Philly has the talent to succeed as an innovation hub, but its people and organizations need to believe in themselves more to make it happen.
This was one of the themes discussed by leaders of Philadelphia’s STEM community at the University City Science Center on Tuesday evening to celebrate four of the best and brightest minds in local tech, the 2023 Nucleus Awards honorees.
When receiving their awards, each honoree discussed changes they’d like to see in Philly and where they hope the region has progressed in the future. Consider some of these smart things they said.

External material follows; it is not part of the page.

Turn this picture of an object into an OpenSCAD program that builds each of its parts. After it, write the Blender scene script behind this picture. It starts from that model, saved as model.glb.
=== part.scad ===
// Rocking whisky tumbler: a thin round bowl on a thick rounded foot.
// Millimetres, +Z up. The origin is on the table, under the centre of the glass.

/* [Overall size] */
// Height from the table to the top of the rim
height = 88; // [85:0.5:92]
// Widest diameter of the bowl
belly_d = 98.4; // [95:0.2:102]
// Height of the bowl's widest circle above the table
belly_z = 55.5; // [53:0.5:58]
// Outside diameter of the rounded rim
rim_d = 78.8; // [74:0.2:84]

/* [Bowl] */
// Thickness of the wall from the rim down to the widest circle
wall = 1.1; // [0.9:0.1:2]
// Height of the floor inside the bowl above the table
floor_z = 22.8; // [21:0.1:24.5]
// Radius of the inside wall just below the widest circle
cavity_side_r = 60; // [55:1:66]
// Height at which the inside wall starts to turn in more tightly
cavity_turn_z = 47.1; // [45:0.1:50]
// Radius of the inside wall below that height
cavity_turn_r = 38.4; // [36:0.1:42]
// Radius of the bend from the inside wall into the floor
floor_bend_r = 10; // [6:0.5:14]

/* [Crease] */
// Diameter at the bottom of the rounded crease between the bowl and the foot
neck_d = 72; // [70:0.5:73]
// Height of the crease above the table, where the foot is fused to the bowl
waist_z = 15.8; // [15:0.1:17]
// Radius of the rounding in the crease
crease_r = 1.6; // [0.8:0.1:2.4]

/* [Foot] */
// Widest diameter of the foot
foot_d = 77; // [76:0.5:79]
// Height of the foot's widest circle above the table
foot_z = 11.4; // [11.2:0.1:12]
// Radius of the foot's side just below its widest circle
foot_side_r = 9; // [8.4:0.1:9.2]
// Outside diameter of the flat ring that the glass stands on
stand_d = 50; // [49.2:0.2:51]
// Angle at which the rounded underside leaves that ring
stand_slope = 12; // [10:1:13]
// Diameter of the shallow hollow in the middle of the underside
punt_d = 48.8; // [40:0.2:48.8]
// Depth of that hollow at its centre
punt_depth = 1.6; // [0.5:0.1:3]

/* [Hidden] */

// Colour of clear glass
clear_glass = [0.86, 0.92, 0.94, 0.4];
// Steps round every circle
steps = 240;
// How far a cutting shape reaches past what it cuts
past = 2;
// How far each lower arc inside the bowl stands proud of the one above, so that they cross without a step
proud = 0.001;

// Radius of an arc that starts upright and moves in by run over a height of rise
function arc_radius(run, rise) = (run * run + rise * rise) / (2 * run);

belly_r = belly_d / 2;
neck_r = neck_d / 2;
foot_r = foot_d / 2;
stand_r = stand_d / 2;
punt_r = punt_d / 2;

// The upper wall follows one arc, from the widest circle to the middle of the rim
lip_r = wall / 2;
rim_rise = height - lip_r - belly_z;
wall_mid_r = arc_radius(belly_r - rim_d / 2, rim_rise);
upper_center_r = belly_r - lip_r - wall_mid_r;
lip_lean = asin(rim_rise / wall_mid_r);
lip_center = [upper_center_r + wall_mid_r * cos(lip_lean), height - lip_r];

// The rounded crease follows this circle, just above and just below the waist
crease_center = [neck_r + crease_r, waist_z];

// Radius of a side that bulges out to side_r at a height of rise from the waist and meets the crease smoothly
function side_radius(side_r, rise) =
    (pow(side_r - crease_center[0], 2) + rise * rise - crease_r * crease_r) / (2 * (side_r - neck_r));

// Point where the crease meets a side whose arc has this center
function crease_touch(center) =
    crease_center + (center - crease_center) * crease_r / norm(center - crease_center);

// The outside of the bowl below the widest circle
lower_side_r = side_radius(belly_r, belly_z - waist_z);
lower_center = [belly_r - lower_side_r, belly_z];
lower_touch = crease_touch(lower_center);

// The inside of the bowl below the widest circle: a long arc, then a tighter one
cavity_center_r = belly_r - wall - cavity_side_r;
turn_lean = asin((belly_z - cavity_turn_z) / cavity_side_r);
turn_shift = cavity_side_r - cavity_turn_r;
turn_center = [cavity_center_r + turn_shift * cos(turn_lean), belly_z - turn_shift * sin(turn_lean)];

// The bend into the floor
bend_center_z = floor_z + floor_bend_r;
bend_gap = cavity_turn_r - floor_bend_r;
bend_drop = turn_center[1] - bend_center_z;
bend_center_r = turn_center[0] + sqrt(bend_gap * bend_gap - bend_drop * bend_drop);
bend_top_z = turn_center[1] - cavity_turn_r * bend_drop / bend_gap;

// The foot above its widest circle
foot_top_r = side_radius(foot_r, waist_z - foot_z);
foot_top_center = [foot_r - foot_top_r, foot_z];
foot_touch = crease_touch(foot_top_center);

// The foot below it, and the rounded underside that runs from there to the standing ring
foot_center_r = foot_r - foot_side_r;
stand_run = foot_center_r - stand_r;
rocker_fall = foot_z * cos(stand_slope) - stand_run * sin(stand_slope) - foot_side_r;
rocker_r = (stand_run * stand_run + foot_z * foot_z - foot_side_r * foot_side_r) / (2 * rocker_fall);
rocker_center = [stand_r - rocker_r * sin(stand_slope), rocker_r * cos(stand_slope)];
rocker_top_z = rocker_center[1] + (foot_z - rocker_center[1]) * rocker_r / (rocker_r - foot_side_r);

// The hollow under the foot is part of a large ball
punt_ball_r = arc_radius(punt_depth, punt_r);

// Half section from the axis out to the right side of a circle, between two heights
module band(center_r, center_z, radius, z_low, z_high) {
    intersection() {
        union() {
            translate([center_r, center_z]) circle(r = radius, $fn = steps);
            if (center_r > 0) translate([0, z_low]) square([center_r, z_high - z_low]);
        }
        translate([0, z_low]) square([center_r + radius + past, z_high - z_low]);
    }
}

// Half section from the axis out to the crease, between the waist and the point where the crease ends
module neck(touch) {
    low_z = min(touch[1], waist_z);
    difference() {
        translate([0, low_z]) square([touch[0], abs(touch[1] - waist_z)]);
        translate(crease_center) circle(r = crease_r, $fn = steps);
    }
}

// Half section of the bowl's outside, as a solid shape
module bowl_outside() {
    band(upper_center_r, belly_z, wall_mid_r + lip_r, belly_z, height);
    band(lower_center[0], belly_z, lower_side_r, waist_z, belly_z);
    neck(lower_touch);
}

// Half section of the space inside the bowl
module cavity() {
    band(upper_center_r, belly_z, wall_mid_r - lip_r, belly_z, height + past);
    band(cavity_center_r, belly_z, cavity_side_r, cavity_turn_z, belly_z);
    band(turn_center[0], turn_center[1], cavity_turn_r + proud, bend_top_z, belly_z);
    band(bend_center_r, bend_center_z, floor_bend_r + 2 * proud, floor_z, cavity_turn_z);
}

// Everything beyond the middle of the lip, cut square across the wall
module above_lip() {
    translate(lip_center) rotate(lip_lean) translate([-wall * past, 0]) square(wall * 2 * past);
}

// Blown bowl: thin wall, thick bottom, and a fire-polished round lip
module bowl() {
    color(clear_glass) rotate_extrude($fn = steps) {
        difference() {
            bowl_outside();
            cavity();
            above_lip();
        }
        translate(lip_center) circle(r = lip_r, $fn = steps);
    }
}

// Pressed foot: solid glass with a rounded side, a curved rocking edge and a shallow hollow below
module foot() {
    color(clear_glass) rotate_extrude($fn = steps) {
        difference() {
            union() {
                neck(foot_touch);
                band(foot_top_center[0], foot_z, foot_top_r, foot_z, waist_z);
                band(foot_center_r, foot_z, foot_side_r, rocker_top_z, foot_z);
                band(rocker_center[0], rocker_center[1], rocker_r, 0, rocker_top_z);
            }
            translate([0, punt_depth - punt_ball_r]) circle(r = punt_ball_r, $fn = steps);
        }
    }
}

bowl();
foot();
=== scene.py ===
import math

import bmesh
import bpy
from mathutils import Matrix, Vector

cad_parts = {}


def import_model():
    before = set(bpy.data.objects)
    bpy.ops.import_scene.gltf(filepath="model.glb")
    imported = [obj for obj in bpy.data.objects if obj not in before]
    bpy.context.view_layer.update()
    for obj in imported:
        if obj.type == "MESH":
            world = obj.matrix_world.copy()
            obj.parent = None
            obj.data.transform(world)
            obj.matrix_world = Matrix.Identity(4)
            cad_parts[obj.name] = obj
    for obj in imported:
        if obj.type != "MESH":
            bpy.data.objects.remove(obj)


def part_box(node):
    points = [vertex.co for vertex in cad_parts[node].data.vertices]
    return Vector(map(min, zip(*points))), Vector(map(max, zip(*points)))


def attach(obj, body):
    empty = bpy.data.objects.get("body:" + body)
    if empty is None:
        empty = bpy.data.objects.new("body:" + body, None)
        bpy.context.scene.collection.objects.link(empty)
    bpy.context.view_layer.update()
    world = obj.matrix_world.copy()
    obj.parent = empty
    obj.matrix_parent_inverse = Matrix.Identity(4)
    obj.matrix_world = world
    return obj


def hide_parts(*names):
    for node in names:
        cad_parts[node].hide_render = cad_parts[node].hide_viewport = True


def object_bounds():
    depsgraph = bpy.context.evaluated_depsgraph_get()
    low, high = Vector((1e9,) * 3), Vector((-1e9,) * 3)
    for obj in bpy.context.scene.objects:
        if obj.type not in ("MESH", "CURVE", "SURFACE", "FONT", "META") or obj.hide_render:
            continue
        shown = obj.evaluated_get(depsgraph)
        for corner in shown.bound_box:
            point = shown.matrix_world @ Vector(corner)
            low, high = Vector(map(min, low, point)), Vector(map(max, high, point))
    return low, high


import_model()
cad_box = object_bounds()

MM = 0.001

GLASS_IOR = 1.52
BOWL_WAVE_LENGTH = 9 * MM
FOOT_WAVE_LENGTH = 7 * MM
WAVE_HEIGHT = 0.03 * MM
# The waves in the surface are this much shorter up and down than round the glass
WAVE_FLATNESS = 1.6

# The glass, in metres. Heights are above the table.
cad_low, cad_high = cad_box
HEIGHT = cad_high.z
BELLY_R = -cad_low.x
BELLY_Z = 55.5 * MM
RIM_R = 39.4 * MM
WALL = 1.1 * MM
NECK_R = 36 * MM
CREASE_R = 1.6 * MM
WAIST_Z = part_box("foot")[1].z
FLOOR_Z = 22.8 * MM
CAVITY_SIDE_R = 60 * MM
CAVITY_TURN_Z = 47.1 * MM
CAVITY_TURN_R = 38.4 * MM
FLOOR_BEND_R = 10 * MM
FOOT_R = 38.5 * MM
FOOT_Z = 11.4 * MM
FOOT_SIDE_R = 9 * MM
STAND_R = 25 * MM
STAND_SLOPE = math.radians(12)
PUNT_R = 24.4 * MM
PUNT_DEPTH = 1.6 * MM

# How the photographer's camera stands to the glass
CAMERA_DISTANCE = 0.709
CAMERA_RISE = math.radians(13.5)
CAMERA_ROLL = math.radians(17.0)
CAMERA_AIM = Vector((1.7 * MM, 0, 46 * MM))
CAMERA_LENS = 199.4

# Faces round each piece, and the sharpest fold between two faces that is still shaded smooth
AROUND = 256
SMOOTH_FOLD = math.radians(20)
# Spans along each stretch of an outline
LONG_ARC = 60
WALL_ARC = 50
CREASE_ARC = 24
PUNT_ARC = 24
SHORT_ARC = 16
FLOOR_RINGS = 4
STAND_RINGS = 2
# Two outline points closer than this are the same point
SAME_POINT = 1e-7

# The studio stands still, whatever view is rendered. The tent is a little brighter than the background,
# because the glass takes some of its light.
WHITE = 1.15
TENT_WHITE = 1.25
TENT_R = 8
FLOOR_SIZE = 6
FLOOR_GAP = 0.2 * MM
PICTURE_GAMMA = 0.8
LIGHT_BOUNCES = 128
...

Pick a challenge and solve it
Dr. Daniel Skovronsky, the EVP, chief scientific and medical officer, and president of Lilly Research Laboratories at Eli Lilly and Company, received the Commercialization Award. He said he hopes to see more progress toward tough diseases.
Skovronsky reflected on his work developing diagnostic technology for Alzheimer’s and other neurodegenerative diseases. His company Avid Radiopharmaceuticals, which is now a subsidiary of Eli Lilly and Company, developed the FDA-approved product Amyvid, an imaging agent that can help diagnose Alzheimer’s.

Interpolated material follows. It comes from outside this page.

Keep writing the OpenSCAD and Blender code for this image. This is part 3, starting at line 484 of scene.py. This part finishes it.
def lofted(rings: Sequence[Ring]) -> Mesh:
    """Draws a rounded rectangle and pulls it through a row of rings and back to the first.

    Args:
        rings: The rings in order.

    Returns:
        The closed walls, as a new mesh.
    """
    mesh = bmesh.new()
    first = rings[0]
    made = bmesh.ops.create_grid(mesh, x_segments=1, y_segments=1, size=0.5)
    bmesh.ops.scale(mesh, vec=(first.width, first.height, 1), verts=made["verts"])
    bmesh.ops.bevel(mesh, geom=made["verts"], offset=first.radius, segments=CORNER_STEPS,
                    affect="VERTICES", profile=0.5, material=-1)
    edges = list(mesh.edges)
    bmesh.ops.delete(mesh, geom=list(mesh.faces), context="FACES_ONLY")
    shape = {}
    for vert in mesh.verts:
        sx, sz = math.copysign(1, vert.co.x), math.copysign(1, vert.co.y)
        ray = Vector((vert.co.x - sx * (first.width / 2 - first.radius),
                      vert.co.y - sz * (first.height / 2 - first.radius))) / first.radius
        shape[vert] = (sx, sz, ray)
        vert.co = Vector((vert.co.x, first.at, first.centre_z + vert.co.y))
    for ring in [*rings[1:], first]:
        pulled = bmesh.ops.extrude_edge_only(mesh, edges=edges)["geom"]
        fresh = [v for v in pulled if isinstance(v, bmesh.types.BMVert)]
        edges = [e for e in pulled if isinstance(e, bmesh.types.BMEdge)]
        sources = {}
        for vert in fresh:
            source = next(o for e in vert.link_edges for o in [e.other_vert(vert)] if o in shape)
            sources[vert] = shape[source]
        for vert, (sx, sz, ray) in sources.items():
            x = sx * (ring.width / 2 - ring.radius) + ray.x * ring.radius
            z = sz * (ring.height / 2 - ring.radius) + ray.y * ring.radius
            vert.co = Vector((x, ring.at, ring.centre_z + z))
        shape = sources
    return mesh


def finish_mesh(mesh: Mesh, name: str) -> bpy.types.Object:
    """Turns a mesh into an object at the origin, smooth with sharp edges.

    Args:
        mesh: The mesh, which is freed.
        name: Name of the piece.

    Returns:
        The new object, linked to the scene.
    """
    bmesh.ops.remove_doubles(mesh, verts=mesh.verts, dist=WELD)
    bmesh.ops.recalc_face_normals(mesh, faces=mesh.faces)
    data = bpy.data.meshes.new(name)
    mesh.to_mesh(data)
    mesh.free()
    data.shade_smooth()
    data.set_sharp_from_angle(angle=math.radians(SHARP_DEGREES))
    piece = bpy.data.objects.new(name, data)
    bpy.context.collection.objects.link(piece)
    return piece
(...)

“It was an incredible dream that we can make a difference in Alzheimer’s disease,” Skovronsky told Maiken Scott, the host and creative director of WHYY’s health and science show, The Pulse, during a Q&A onstage. “And we probably thought we could do it faster than 20 years, but that’s what it took, fine.”
His advice for companies in Philly doing similar work were to pick a hard problem, stick with it and make an actual difference.
“Drug addiction, schizophrenia, or any of the other diseases that aren’t very popular to work on right now, I bet you there’s teams in Philly working on them,” he said. “I hope 10 or 20 years from now they’ll be on this stage saying we beat that disease. We worked on it hard.”
Offer equal investment opportunities
Margaret Berger Bradley, the VP of strategic initiatives for Ben Franklin Technology Partners, won the Capital Award. She said she would like to see equal opportunities for investments for women and founders of color in Philadelphia.
“In Ben Franklin’s portfolio, 40% have women leadership, and 45% have had a BIPOC leader in a leadership team,” she said. “Well, we still have so much work to do.”
Berger Bradley added that Philadelphia needs to invest back into itself. Most capital coming from Philadelphia does not go back into Philadelphia companies, she said.
“Ben Franklin has created, first, our GO Philly Fund four years ago, and we’re raising a Go PA fund that will have its first close next month,” Berger Bradley said. “But so many of the companies we invest in can’t grow up.”
Invest in human capital
Sheila D. Ireland, the president and CEO of Philadelphia OIC, won the Cultivator Award. Ireland said organizations and companies need to invest in “human capital” by creating opportunities for people to add value to their employer.
Ireland said people often think it’s enough to get people in the door, but don’t think about helping them advance in their careers. Companies don’t see the cost of high turnover rates, in her view — but if they change the way they invest in employees, they could see more benefits.
“We’ve got to start developing strategies and career opportunities that give access to opportunity, not just at the bottom rung, but the opportunity to climb as well,” she said.
Increase economic diversity
He echoed Berger Bradley, adding that Philadelphia needs to believe in itself so that other cities and people across the country will see the opportunity here.
“I hope that we collectively can make sure that we keep it as a movement in spite of the headwinds, in spite of all the politicization of so many different things that can undermine our democracy, that can undermine our collaboration, undermine that vision to be the most economic inclusive city in the country,” Rahman said.